My dorm also became a sanctuary, somewhere I could retreat to and leave feeling refreshed and ready to take on the world. As an introvert who needs their alone time to “reset,” it made all the difference to be able to go back home to somewhere I was excited about spending time in. And those I invited into my space felt the difference, too. They’d often comment on the “vibe” or “energy” of my room and how it left them feeling calmer and recharged.
What I also found was that by caring for my spaces with love and intention, what I was actually practicing doing was caring for myself. I now light candles in the morning as a way of waking up gently and intentionally. I sage to practice the ritual of letting go of the old and unwanted. I set up crystals and stones that are beautiful and remind me of the precious beauty all around me.
Creating sacred space does wonders for well-being.
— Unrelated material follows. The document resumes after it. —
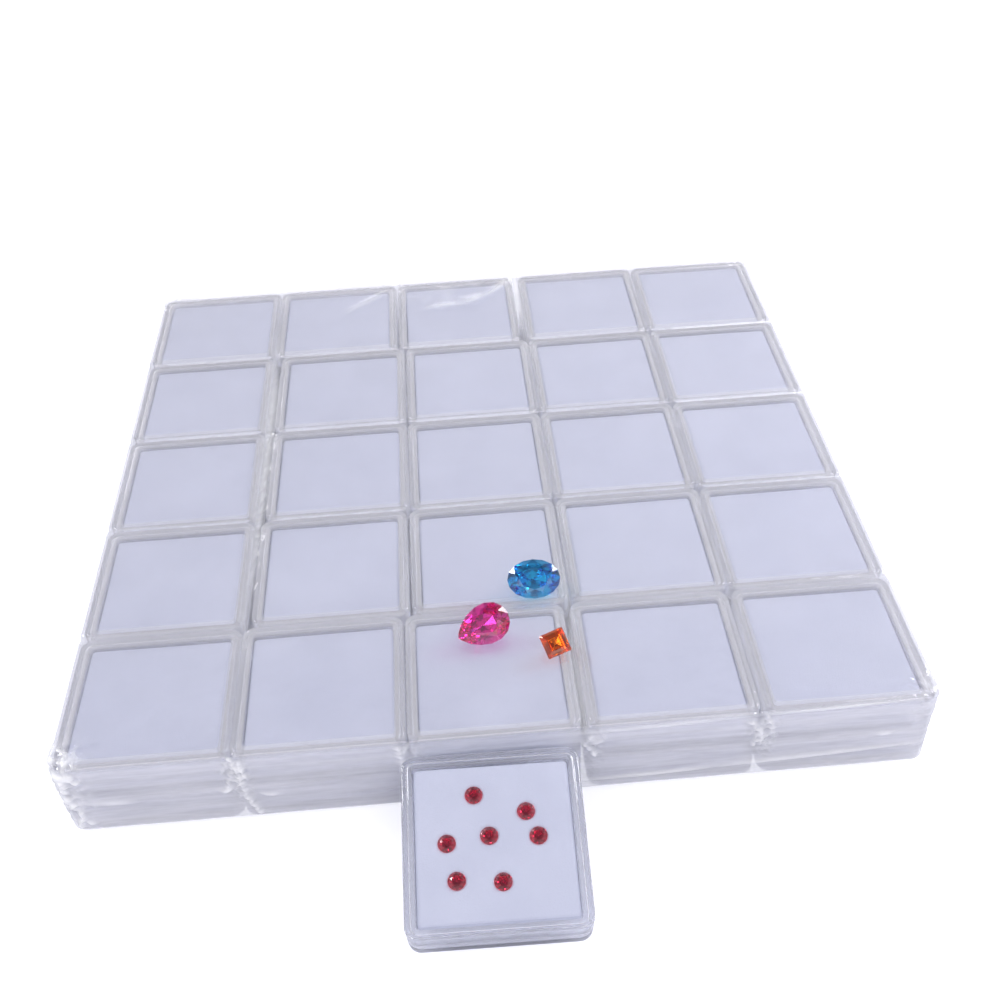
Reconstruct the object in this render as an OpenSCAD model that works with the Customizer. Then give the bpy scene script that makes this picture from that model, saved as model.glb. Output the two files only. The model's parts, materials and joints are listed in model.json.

If we live in clutter and disarray, our mental state will reflect that. We can view our living spaces as reflections of our mind: when our minds are cluttered with thoughts, to-do lists, and worries, our spaces are likely to become cluttered, too. And when we create clutter in our spaces, our minds will begin to clutter and struggle to focus.
I’ve found it extremely helpful to mindfully decorate, clear, and keep my spaces clean. Not only does it help my productivity, it improves my mood, calms me down, and makes my room a space I want to spend time in to recharge when I need it instead of draining me energetically.
Take some time out of your day to create your own sacred space. It could just mean clearing out a tiny corner of your room and committing to keeping that corner clear and clean. It could be establishing a little altar with crystals, malas, flowers, or sentimental trinkets from over the years. Or maybe you light some candles and burn some sage. Or maybe you go full Marie Kondo and get rid of the things you no longer need or use.
You’ll be surprised at the difference it makes, I promise.